The workshop on the “Dynamics and Mass Budget of Arctic Glaciers" was held from 23-25 January, 2017 in Bethel, Maine, USA. This workshop was organized by Network on Arctic Glaciology Annual Meeting (NAG), one of the research networks under International Arctic Science Committee (IASC). The purpose of the workshop was:
- to present and discuss new results on observations and modeling of the dynamics and mass budget of Arctic glaciers, including the Greenland ice sheet,
- to plan and coordinate field work on Arctic glaciers with the aim of using the available infrastructure and logistics in the most efficient way,
- to develop ideas for future projects and collaboration.
Since 1992 when IASC established a Working Group on Arctic Glaciology, the workshop has been held 13 times. This year, 25 researchers participated from overseas in this workshop, including us from Hokkaido University, Japan.
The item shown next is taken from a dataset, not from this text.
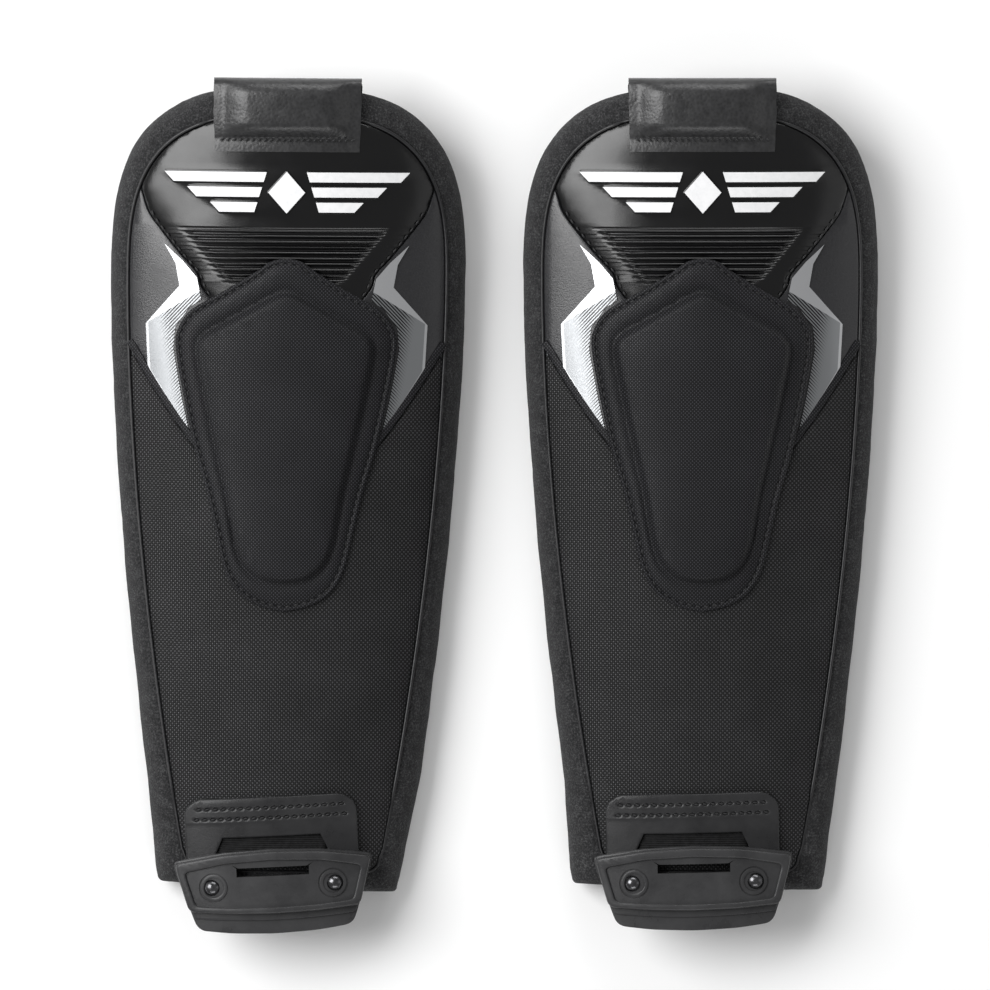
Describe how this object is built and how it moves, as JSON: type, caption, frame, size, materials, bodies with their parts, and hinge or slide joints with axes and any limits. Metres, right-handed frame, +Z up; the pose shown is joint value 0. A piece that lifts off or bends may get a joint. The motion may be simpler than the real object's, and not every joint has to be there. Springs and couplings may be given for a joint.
{
  "type": "hockey shin guards",
  "caption": "Pair of arched padded shin guards with felt rim, moulded shin cap, woven nylon shell, pull tab and hinged rubber toe clip.",
  "frame": {"origin": "on the floor, under the centre of the pair's bounding box", "axes": "+X to the pair's right seen from the front with the toe ends towards the viewer, +Y along the pads towards the pull tabs, +Z up out of the pads' fronts"},
  "size_m": [0.2514, 0.2798, 0.0412],
  "materials": {
    "felt": "matte",
    "foam": "matte",
    "piping": "satin",
    "ballistic_nylon": "matte",
    "gloss_film": "gloss",
    "matte_film": "matte",
    "silver_print": "satin",
    "cap_fabric": "matte",
    "hard_plate": "satin",
    "leather": "satin",
    "webbing": "matte",
    "rubber": "matte",
    "rivet_metal": "gloss"
  },
  "bodies": {
    "left_pad": {"left_felt_liner": "felt", "left_foam_core": "foam", "left_rim_piping": "piping", "left_nylon_panel": "ballistic_nylon", "left_crest_panel": "gloss_film", "left_wing_outer": "matte_film", "left_wing_inner": "matte_film", "left_flash_outer": "silver_print", "left_flash_inner": "silver_print", "left_emblem": "silver_print", "left_cap_cover": "cap_fabric", "left_cap_plate": "hard_plate", "left_cap_foam": "foam", "left_pull_tab": "leather", "left_pull_core": "webbing", "left_toe_tab": "rubber"},
    "left_clip": {"left_toe_leaf": "rubber", "left_clip_base": "rubber", "left_clip_plate": "rubber", "left_rivets": "rivet_metal"},
    "right_pad": {"right_felt_liner": "felt", "right_foam_core": "foam", "right_rim_piping": "piping", "right_nylon_panel": "ballistic_nylon", "right_crest_panel": "gloss_film", "right_wing_outer": "matte_film", "right_wing_inner": "matte_film", "right_flash_outer": "silver_print", "right_flash_inner": "silver_print", "right_emblem": "silver_print", "right_cap_cover": "cap_fabric", "right_cap_plate": "hard_plate", "right_cap_foam": "foam", "right_pull_tab": "leather", "right_pull_core": "webbing", "right_toe_tab": "rubber"},
    "right_clip": {"right_toe_leaf": "rubber", "right_clip_base": "rubber", "right_clip_plate": "rubber", "right_rivets": "rivet_metal"}
  },
  "joints": [
    {"name": "left_clip_flex", "type": "hinge", "parent": "left_pad", "child": "left_clip", "pos_m": [-0.07271, -0.11034, 0.0211], "axis": [-0.9988, -0.0487, -0.0034], "range_deg": [0, 50], "stiffness_Nm_per_rad": 0.08},
    {"name": "right_pad_lift", "type": "slide", "parent": "left_pad", "child": "right_pad", "axis": [0, 0, 1], "range_m": [0, 0.1]},
    {"name": "right_clip_flex", "type": "hinge", "parent": "right_pad", "child": "right_clip", "pos_m": [0.06482, -0.10935, 0.02117], "axis": [-0.9997, -0.0244, -0.0014], "range_deg": [0, 50], "stiffness_Nm_per_rad": 0.08}
  ]
}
Two special sessions: 1) glacier-atmosphere interactions and 2) glacier–ocean interactions took place in the workshop. These subjects were selected for its emerging importance and increasing number of activities in the Arctic glaciology. In the special session 1), several talks were given on fog in the Arctic coastal regions. The presentations emphasized the importance to observe the temporal and spatial patters of fog and the significance of its influence on glacier mass balance. In the special session 2), speakers presented recent effort on the assessment of submarine melt rate at the front of calving glaciers, as well as the impact of meltwater discharge on primary production in the ocean. These studies employed cutting edge techniques of numerical modeling, satellite observation, and in-situ hydrographic observations. We reported our recent progress in the ArCS Greenland Project. Our approach to the ice-ocean interaction from chemical and biological observations in the fjord drew attention of the audience. The participants reconfirmed the importance of the atmospheric and oceanic influences on glaciers in the Arctic, as well as the impact of glacier changes on the atmosphere and ocean environments. We also shared experiences and exchanged ideas for our research activities in the future.
The workshop was beneficial for us to understand the most important issues for the Arctic glaciological community, and to share the visions for the future activity of the NAG. In accordance with Japanese glaciologists contributed to the establishment of NAG in 1990's, we contribute to the further understanding of the Arctic changes with close collaboration with the NAG and IASC.